Using it suggests a sense that the in-house lawyer and the business colleague are in a relationship defined by a contract – a supplier – customer relationship. This sends all the wrong messages and worse, drives unhelpful behaviours (not just on the lawyers’ part). In an arms’ length, professional services relationship, the adviser goes where the client directs; in a mature in-house environment, the adviser goes where the employer needs them to go, whether that is where the people with whom the lawyer interacts directs them to go there or not.
I also advocate great care in using the word “business” (granted this is more of an issue for lawyers in commercial organisations although I dare say similar issues are experienced by those in third or public sector organisations). I am always alarmed to see “business” used to describe a separate organisational grouping from the lawyers (as in “the lawyers need to get closer to the business”). The insidious nature of this usage is that it tends to suggest that the in-house lawyers have a different status from their business colleagues – something that can only undermine their credibility and influence within the organisation.
In short, if the lawyers aren’t part of the business, then they’ve no business being in the organisation. In-house lawyers should always keep their language consistent and inclusive in this respect, and be ready to challenge those in the rest of the business who do not.
So what of “not thinking like a lawyer”? As indicated above, I don’t think this is a universally helpful approach. In fact I’m of the view that the way in which lawyers are taught to think often brings a valuable and distinct perspective to the issues faced by an organisation. However, where a pure legal thought process disadvantages an organisation is where the legal analysis is not in balance with other perspectives.
Many a successful business strategy is legal and offends no third party’s rights (so is, legally, unobjectionable), but looks illogical (so offends the legal mind). An example from way back in my past – I worked for a company which issued petrol cards. if a customer lost a card, my company assumed the risk of fraudulent purchases once they were told of the loss. So why in the pre-internet age did my company only notify petrol stations once a fortnight of “hot” (lost / stolen) cards (and thereby assume the risk of fraudulent spend in the intervening period)? This offended my logical legal mind – until it was explained to me that in most fortnightly cycles the cost of mailing out lists of “hot” cards far exceeded the illicit spend. It was cheaper – and so more effective, to take the occasional hit of fraudulent spend than it was to prevent its occurrence.
My own view on how lawyers should think is that they should always be ready to look at matters through a legal lens. For a start, no one else will take this perspective, and failing to do so both exposes the organisation to a level of compliance risk which may otherwise go unheeded, and fails to make the most of the style of thinking that lawyers bring to the party. But by thinking only in this vein, lawyers risk isolating themselves from their colleagues whose thinking patterns take them through different analyses, with as unhelpful an outcome as if they used some of the language decisions I referred to above.

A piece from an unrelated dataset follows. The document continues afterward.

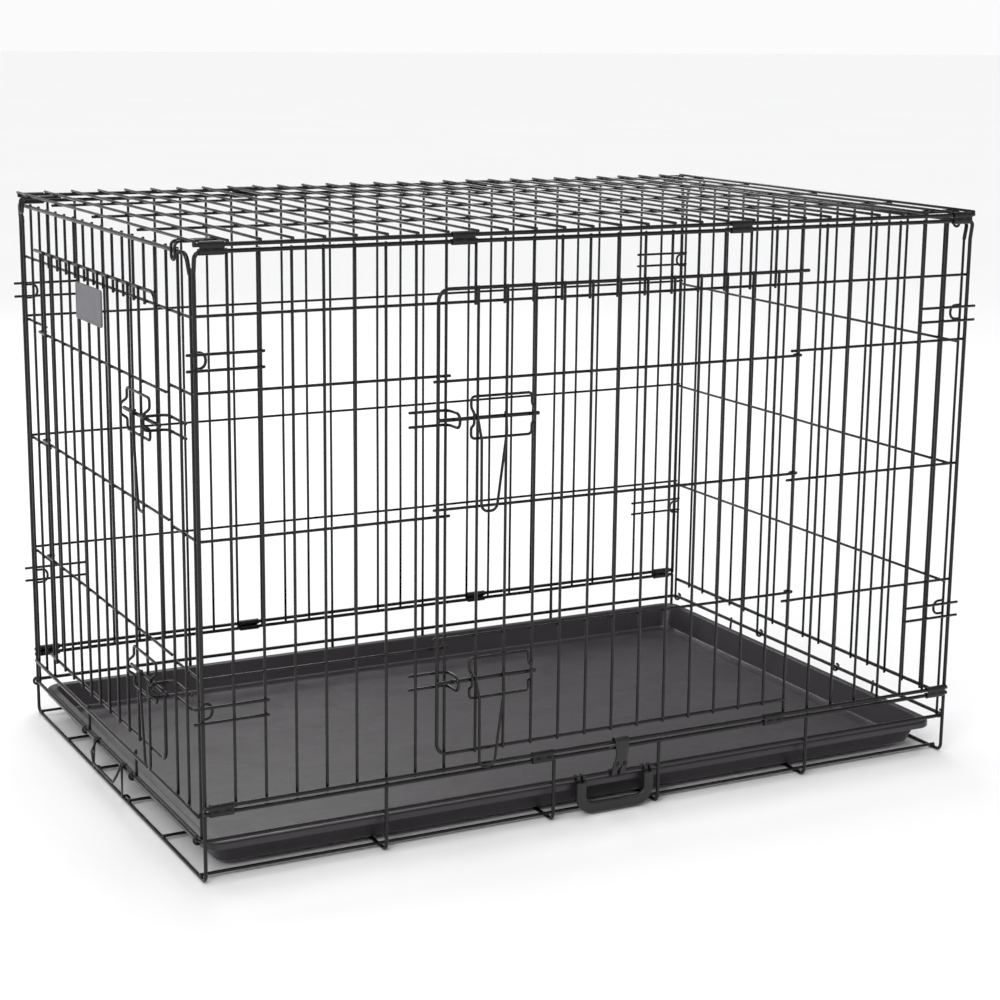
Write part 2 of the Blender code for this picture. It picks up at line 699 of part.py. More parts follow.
def strap_clip(name):
    """A springy plastic strap: snapped round the front base rail, hooked over the panel's rail."""
    over = arc((-OUTER_RAIL_Y, SIDE_LOW_RAIL), STRAP_HOOK_RADIUS, -30.0, 210.0, 6)
    under = arc((-LOOP_Y, LOOP_Z), EYE_RADIUS, 165.0, 230.0, 7)
    outside = -OUTER_RAIL_Y - STRAP_HOOK_RADIUS
    profile = over + [(outside + shift, z) for shift, z in STRAP_NECK] + under
    narrow = STRAP_WIDTH * STRAP_NECK_SHARE
    widths = [STRAP_WIDTH] * len(over) + [narrow] * len(STRAP_NECK) + [STRAP_WIDTH] * len(under)
    body = strip(name, profile, widths, STRAP_THICK, STRAP_X)
    finger_tip = STRAP_X - STRAP_WIDTH / 2 - STRAP_FINGER
    finger_z = SIDE_LOW_RAIL - STRAP_FINGER_DROP
    finger = Wire([(finger_tip, outside, finger_z), (STRAP_X, outside, finger_z)], STRAP_THICK)
    return join(name, [body, wires(name + "_finger", [finger])])


# ---- Assembly -------------------------------------------------------------

def attach(child, parent):
    """Make one piece follow another without moving it."""
    bpy.context.view_layer.update()
    child.parent = parent
    child.matrix_parent_inverse = parent.matrix_world.inverted()


def centre_on_floor(parts):
    """Move the assembly so that its bounding box stands centred on the origin."""
    bpy.context.view_layer.update()
    corners = [item.matrix_world @ vertex.co for item in parts for vertex in item.data.vertices]
    lows = [min(corner[axis] for corner in corners) for axis in range(3)]
    highs = [max(corner[axis] for corner in corners) for axis in range(3)]
    move = Vector(((lows[0] + highs[0]) / -2, (lows[1] + highs[1]) / -2, -lows[2]))
    for item in parts:
        if item.parent is None:
            item.location += move


def main():
    clear_scene()
    steel = make_material("black_coated_steel", (0.012, 0.012, 0.013), 0.35, 0.0)
    crimped = make_material("black_coated_sleeve", (0.015, 0.015, 0.016), 0.42, 0.0)
    pan = make_material("tray_plastic", (0.055, 0.052, 0.06), 0.32, 0.0)
    plastic = make_material("black_plastic", (0.02, 0.02, 0.021), 0.5, 0.0)
    grey = make_material("grey_plastic", (0.22, 0.22, 0.24), 0.45, 0.0)

    front_hinge = on_front(FRONT_DOOR.hinge, 0.0, 0.0)
    end_hinge = on_left(END_DOOR.hinge, 0.0, 0.0)
    left_axis = (-LOOP_X, 0.0, LOOP_Z)
    right_axis = (LOOP_X, 0.0, LOOP_Z)
    front_rail = (0.0, -LOOP_Y, LOOP_Z)
    stop_axis = (-LENGTH / 2, 0.0, FOOT_WIRE / 2)

    parts = [
        finish(base_frame("base_frame"), steel),
        finish(side_panel("front_panel", on_front, True), steel),
        finish(side_panel("rear_panel", on_rear, False), steel),
        finish(top_panel("top_panel"), steel),
        finish(tray("tray"), pan),
        finish(tray_stop("tray_stop"), steel, stop_axis),
        finish(carry_handle("carry_handle"), plastic, front_rail),
        finish(strap_clip("strap_clip"), plastic, front_rail),
        finish(end_panel("right_end", on_right, False), steel, right_axis),
    ]
    left_end = finish(end_panel("left_end", on_left, True), steel, left_axis)
    front_door = finish(door_panel("front_door", FRONT_DOOR), steel, front_hinge)
    end_door = finish(door_panel("end_door", END_DOOR), steel, end_hinge)
    badge = finish(name_plate("name_plate"), grey, end_hinge)
    attach(end_door, left_end)
    attach(badge, end_door)
    parts += [left_end, front_door, end_door, badge]

    for place, door, leaf in (("front", FRONT_DOOR, front_door), ("end", END_DOOR, end_door)):
        for level, height in LATCH_HEIGHTS.items():
            bolt = latch_bolt(f"{place}_bolt_{level}", door, height)
            finish(bolt, steel, door.place(door.tongue, BOLT_N, height))
            attach(bolt, leaf)
            parts.append(bolt)

    rows = (("top_front", TOP_SLEEVES, -OUTER_RAIL_Y, SIDE_HIGH_RAIL, TOP_RAIL_Z),
            ("top_rear", TOP_SLEEVES, OUTER_RAIL_Y, SIDE_HIGH_RAIL, TOP_RAIL_Z),
            ("low_front", FRONT_LOW_SLEEVES, -OUTER_RAIL_Y, OUTER_RAIL_Z, SIDE_LOW_RAIL),
            ("low_rear", REAR_LOW_SLEEVES, OUTER_RAIL_Y, OUTER_RAIL_Z, SIDE_LOW_RAIL))
    for row, pitches, y, low, high in rows:
        for number, pitch in enumerate(pitches, start=1):
            parts.append(finish(sleeve(f"sleeve_{row}_{number}", side_at(pitch), y, low, high), crimped))

    crate = bpy.data.collections.new("wire_dog_crate")
    bpy.context.scene.collection.children.link(crate)
    for item in parts:
        bpy.context.scene.collection.objects.unlink(item)
        crate.objects.link(item)
    centre_on_floor(parts)


main()
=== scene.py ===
import json
import math
from collections import namedtuple

import bmesh
import bpy
from mathutils import Matrix, Quaternion, Vector, noise


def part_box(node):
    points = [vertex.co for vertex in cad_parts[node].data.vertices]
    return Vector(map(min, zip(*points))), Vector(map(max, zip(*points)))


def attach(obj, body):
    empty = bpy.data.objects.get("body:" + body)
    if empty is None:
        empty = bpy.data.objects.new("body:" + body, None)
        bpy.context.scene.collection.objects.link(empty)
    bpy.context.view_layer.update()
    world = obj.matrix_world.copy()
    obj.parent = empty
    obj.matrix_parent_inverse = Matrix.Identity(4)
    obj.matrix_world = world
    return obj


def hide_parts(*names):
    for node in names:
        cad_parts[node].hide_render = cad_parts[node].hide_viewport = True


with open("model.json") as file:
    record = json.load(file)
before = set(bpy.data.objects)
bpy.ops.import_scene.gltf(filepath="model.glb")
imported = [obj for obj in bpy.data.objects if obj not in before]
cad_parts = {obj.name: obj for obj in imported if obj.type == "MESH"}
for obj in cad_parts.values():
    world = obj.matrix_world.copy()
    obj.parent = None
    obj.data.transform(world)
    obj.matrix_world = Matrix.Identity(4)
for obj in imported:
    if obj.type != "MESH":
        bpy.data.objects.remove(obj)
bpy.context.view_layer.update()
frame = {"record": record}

# Looks of the folding wire dog crate. Sizes are in millimetres in the crate's own coordinates, whose
# origin is the middle of the crate on the floor. The tray's CAD box says where that lies in the frame.
# Each panel has its own directions: s along it, n outward from its upright wires, and z up.
MM = 0.001

# Overall sizes
LENGTH = 1064.0
WIDTH = 700.0
PITCH = 38.0
END_PITCH = 39.76
SIDE_COUNT = 29
END_COUNT = 18

# Wire diameters, and how a wire is drawn. A cut end is a list of distances back from the tip, in
# diameters, each with the share of the full radius there.
GRID_WIRE = 3.6
EDGE_WIRE = 5.0
RAIL_WIRE = 5.0
FOOT_WIRE = 4.6
FLOOR_WIRE = 4.0
FRAME_WIRE = 4.4
GUIDE_WIRE = 3.4
BOLT_WIRE = 4.8
STOP_WIRE = 3.2
WIRE_SIDES = 12
CUT_END = ((0.0, 0.55), (0.10, 0.86), (0.26, 1.0))
BOW_SPACING = 55.0
BOW_WAVE = 210.0
BOW = 0.35
BOW_SEED = 5

# Resistance welds: small swollen spots between two crossing wires
WELD_SPREAD = 0.68
WELD_SWELL = 0.35
WELD_REACH = 0.6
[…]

Looking at matters through a business or operational prism best enables lawyers to make their advice resonant, so the skill of being able to put the legal hat to one side when looking at an issue – and then pick it up and wear it again – is one hallmark of an effective lawyer (in-house or private practice).
I’ll conclude with an anecdote from an even earlier point in my career, as a private practice lawyer. A client (correct usage, this time) turned up for our firm’s advice – he’d just bought a company and needed help with the statutory books. Evidence of the company purchase wasn’t a carefully negotiated sale and purchase agreement. It wasn’t even a share transfer form. It comprised two documents – a purchase order and a receipted invoice for the shares.
Looking at one another in disbelief, the responsible partner and I gently took our client through all the usual concepts of warranties and indemnities, due diligence and the like. Twelve months on and the casual attention that both our client and the sellers gave to resolving these legal niceties meant that our deal still was not done (even though the client was happily running the acquired business). Looking at one another in disbelief, the responsible partner and I surveyed the wreckage, took off our lawyers’ thinking caps and put on our businessmen’s hats.
And doing so we thought that perhaps the client was, despite all the lack of formality and the things that would need to be done to perfect his title to the shares, more right than we were. Sometimes it doesn’t pay to think like a lawyer.